This article is a summarized version of the original written by Paola Norambuena, who is Senior Director, Head of Verbal Identity for Interbrand. The article appears on the Interband website here : http://www.interbrand.com/paper.aspx?paperid=66&langid=1000
Brand naming is one of the service @asidebrands provides. Two of the projects that use brand names developed by us are Ristre [ a watch brand for a line of watches under the parent Timemakers brand ] and Bitfang [ a company providing computer peripherals ]. Apart from the challenges of a brand naming engagement in itself, managing client-side expectations without getting a chance to put forth what brand naming entails, makes it doubly tough to deliver a brand name that not only performs well but also satisfies the client’s personal preferences. The following summary from the article should bring some perspective to the process of brand naming.
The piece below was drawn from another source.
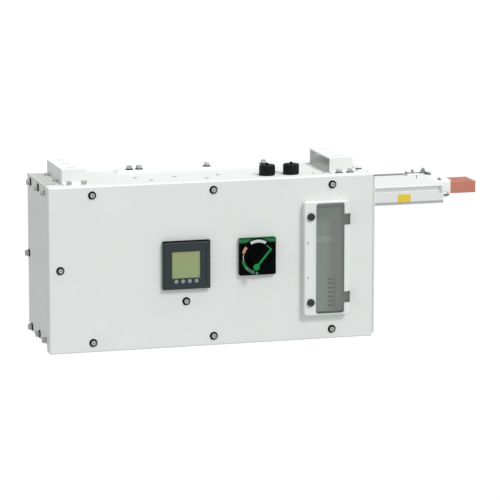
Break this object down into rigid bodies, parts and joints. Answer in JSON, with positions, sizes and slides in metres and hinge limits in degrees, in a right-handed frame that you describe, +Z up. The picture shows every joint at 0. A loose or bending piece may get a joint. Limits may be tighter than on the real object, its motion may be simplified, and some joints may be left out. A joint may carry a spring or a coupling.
{
  "type": "busbar tap-off box with moulded case circuit breaker",
  "caption": "Sheet-steel busbar tap-off box with hinged door, rotary breaker handle, panel meter, module window, roof hangers and a stub with copper bars.",
  "frame": {"origin": "middle of the hanger slots, on the top faces of both roof brackets", "axes": "+X to the busbar stub on the right, +Y from the door to the back, +Z up towards what the hangers bolt to"},
  "size_m": [0.921, 0.232, 0.356],
  "materials": {
    "white_sheet": "textured powder coat",
    "zinc_steel": "zinc plated",
    "copper_bar": "drawn copper",
    "black_moulding": "moulded",
    "grey_moulding": "moulded thermoset",
    "slate_moulding": "moulded",
    "key_moulding": "moulded",
    "white_moulding": "moulded",
    "dial_moulding": "moulded",
    "tinted_pane": "tinted clear moulding",
    "display": "liquid crystal display",
    "seal_rubber": "foam rubber"
  },
  "bodies": {
    "casing": {"bar_supports": "grey_moulding", "blanking_strip": "white_moulding", "breaker_base": "grey_moulding", "breaker_cover": "grey_moulding", "breaker_lugs": "copper_bar", "casing_wrapper": "white_sheet", "current_transformers": "black_moulding", "din_rail": "zinc_steel", "earth_bar": "copper_bar", "end_insulator": "white_moulding", "front_frame": "white_sheet", "gland_bodies": "black_moulding", "gland_caps": "black_moulding", "hanger_bracket_left": "white_sheet", "hanger_bracket_right": "white_sheet", "hinge_leaf_casing": "white_sheet", "hinge_pin": "zinc_steel", "line_links": "copper_bar", "load_bars": "copper_bar", "module_fascia": "white_moulding", "mounting_plate": "zinc_steel", "phase_bars": "copper_bar", "plate_posts": "zinc_steel", "roof_bolts": "zinc_steel", "roof_rail": "white_sheet", "rotary_mechanism": "black_moulding", "side_panel_left": "white_sheet", "side_panel_right": "white_sheet", "side_panel_screws": "zinc_steel", "terminal_bolts": "zinc_steel", "trip_unit": "black_moulding", "trunking_bolts": "zinc_steel", "trunking_casing": "white_sheet", "trunking_clamp": "white_sheet"},
    "door": {"door": "white_sheet", "door_gasket": "seal_rubber", "door_screws": "zinc_steel", "door_screw_seals": "seal_rubber", "hinge_leaf_door": "white_sheet", "window_hinge_ears": "white_moulding", "window_hinge_pins": "zinc_steel", "window_tunnel": "white_moulding", "meter_bezel": "slate_moulding", "meter_screen": "display", "meter_case": "slate_moulding", "handle_plate": "black_moulding", "handle_dial": "dial_moulding", "handle_nut": "black_moulding"},
    "window_flap": {"window_frame": "white_moulding", "window_pane": "tinted_pane"},
    "latch_upper": {"window_latch_upper": "white_moulding"},
    "latch_lower": {"window_latch_lower": "white_moulding"},
    "meter_key_1": {"meter_button_1": "key_moulding"},
    "meter_key_2": {"meter_button_2": "key_moulding"},
    "meter_key_3": {"meter_button_3": "key_moulding"},
    "meter_key_4": {"meter_button_4": "key_moulding"},
    "handle": {"handle_grip": "black_moulding"},
    "shaft": {"drive_shaft": "zinc_steel"},
    "toggle": {"breaker_toggle": "black_moulding"}
  },
  "joints": [
    {"name": "door_hinge", "type": "hinge", "parent": "casing", "child": "door", "pos_m": [0.3254, -0.135, -0.19], "axis": [0, 0, 1], "range_deg": [0, 110]},
    {"name": "window_hinge", "type": "hinge", "parent": "door", "child": "window_flap", "pos_m": [0.2688, -0.1505, -0.19], "axis": [0, 0, 1], "range_deg": [0, 110]},
    {"name": "upper_latch_turn", "type": "hinge", "parent": "window_flap", "child": "latch_upper", "pos_m": [0.1883, -0.153, -0.1037], "axis": [0, 1, 0], "range_deg": [0, 90]},
    {"name": "lower_latch_turn", "type": "hinge", "parent": "window_flap", "child": "latch_lower", "pos_m": [0.1883, -0.153, -0.2773], "axis": [0, 1, 0], "range_deg": [0, 90]},
    {"name": "handle_turn", "type": "hinge", "parent": "door", "child": "handle", "pos_m": [0.0805, -0.138, -0.1792], "axis": [0, 1, 0], "range_deg": [0, 90]},
    {"name": "shaft_turn", "type": "hinge", "parent": "casing", "child": "shaft", "pos_m": [0.0805, -0.083, -0.1792], "axis": [0, 1, 0], "range_deg": [0, 90]},
    {"name": "toggle_swing", "type": "hinge", "parent": "casing", "child": "toggle", "pos_m": [0.0805, -0.02, -0.1792], "axis": [-1, 0, 0], "range_deg": [0, 34]},
    {"name": "key_1_press", "type": "slide", "parent": "door", "child": "meter_key_1", "axis": [0, 1, 0], "range_m": [0, 0.0012], "stiffness_N_per_m": 250},
    {"name": "key_2_press", "type": "slide", "parent": "door", "child": "meter_key_2", "axis": [0, 1, 0], "range_m": [0, 0.0012], "stiffness_N_per_m": 250},
    {"name": "key_3_press", "type": "slide", "parent": "door", "child": "meter_key_3", "axis": [0, 1, 0], "range_m": [0, 0.0012], "stiffness_N_per_m": 250},
    {"name": "key_4_press", "type": "slide", "parent": "door", "child": "meter_key_4", "axis": [0, 1, 0], "range_m": [0, 0.0012], "stiffness_N_per_m": 250}
  ],
  "couplings": [
    {"joint": "shaft_turn", "follows": "handle_turn", "ratio": 1},
    {"joint": "toggle_swing", "follows": "handle_turn", "ratio": 0.37778}
  ]
}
When it comes to brands, the name is one of the most important elements of its proposition. A brand is : first act of public branding, tone for a product, service, or company; primary handle for a brand; recall and recognition device; communicates desired attributes or specific benefits; valuable asset and intellectual property.
THE MISTAKES :
1. Treating naming as an afterthought
Creative names are only the beginning of the journey, with many legal and linguistic hurdles that follow—hurdles that often mean the name you thought was great is not available or even that it’s inappropriate. Start early.
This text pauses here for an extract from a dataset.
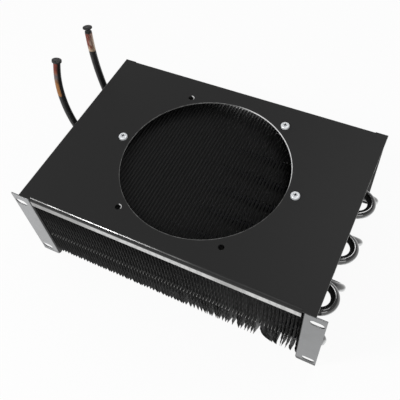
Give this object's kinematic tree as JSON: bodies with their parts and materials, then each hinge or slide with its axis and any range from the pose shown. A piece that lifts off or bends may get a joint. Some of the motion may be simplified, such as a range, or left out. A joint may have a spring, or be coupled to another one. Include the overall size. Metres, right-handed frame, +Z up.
{
  "type": "refrigeration condenser",
  "caption": "Finned-tube condenser coil under a sheet-metal fan shroud, with slotted side brackets and two rising, plugged connection pipes.",
  "frame": {"origin": "centre of the fan opening, on the shroud's top face", "axes": "+X along the tubes from the connection side to the hairpin bends, +Y from the slotted brackets to the back, +Z up, out of the fan opening"},
  "size_m": [0.439, 0.247, 0.1863],
  "materials": {
    "black_powder_coat": "fine-textured black powder coat on steel sheet",
    "galvanised_steel": "galvanised sheet",
    "black_fins": "thin black coating",
    "black_tube": "copper tube under gloss black paint",
    "pipe_copper": "copper, black paint below and bare with heat tint at the end",
    "braze": "copper phosphorus braze under black paint",
    "zinc_fasteners": "bright zinc plate",
    "black_rubber": "satin rubber"
  },
  "bodies": {
    "condenser": {"fan_shroud": "black_powder_coat", "left_end_plate": "galvanised_steel", "right_end_plate": "galvanised_steel", "fin_pack": "black_fins", "braze_rings": "braze", "fan_screws": "zinc_fasteners", "fan_nuts": "zinc_fasteners", "inlet_pipe": "pipe_copper", "outlet_pipe": "pipe_copper", "hairpin_1": "black_tube", "hairpin_2": "black_tube", "hairpin_3": "black_tube", "hairpin_4": "black_tube", "hairpin_5": "black_tube", "hairpin_6": "black_tube", "hairpin_7": "black_tube", "return_bend_1": "black_tube", "return_bend_2": "black_tube", "return_bend_3": "black_tube", "crossover_1": "black_tube", "crossover_2": "black_tube", "crossover_3": "black_tube"},
    "inlet_plug_body": {"inlet_plug": "black_rubber"},
    "outlet_plug_body": {"outlet_plug": "black_rubber"}
  },
  "joints": [
    {"name": "inlet_plug_pull", "type": "slide", "parent": "condenser", "child": "inlet_plug_body", "axis": [-0.0419, 0.1563, 0.9868], "range_m": [0, 0.012]},
    {"name": "outlet_plug_pull", "type": "slide", "parent": "condenser", "child": "outlet_plug_body", "axis": [0.1028, 0.2742, 0.9562], "range_m": [0, 0.012]}
  ]
}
2. Forgetting that naming is as strategic as it is creative
Companies often don’t spend enough time defining—and agreeing on—the strategic role of a name. A great name is one that clearly communicates the positioning and personality of the brand. Names help form emotional connections with customers.
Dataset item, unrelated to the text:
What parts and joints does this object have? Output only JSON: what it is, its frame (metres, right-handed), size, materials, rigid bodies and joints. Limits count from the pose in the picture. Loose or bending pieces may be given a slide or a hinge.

3. Underestimating the importance of a good creative brief
The brief forces you to answer very specific questions for your audience—the creatives who’ll use it. It crystallizes the white space in the competitive landscape, personality, tonality, word types, constructs, and areas to avoid.
4. Confusing the need for information with the need for differentiation
Think of names like The Container Store or Bed Bath & Beyond versus names like Target or IKEA. Descriptive names aren’t always the answer, particularly because they can be limiting as your brand promise evolves.
5. Overlooking complex trademark issues
There are over 2.5 million active trademarks in the U.S. alone, and over 13 million globally. And then there’s over 108 million URLs registered globally. Don’t leave legal to the end.
6. Ignoring global implications
Make sure your name says only what you intend it to say.
7. Choosing names subjectively
Choose based on clear criteria for success and not just based on personal preference. Use research.
8. Thinking everything needs a name
Too many names and brands in a portfolio often add to customer confusion—as opposed to signaling expansion or innovation—and can work to dilute your main brand. Determine the ideal relationship between your main brand and any new sub-brands, line extensions, and flankers.
9. Keeping names that are no longer relevant
The more we use a name, the more it becomes the right name. But existing names may not be able to stretch with the offering or may not have the right fit and relevance to meet longer-term business objectives.
10. Ending the verbal identity process at a name
A brand is so much more than just its name. Names are only one part of your brand’s identity. Create a distinct language for your brand by focusing on voice and messaging, and make sure you train all your brand’s authors to use it. It impacts advertising campaigns as much as job postings, and packaging as much as digital—and everything in between.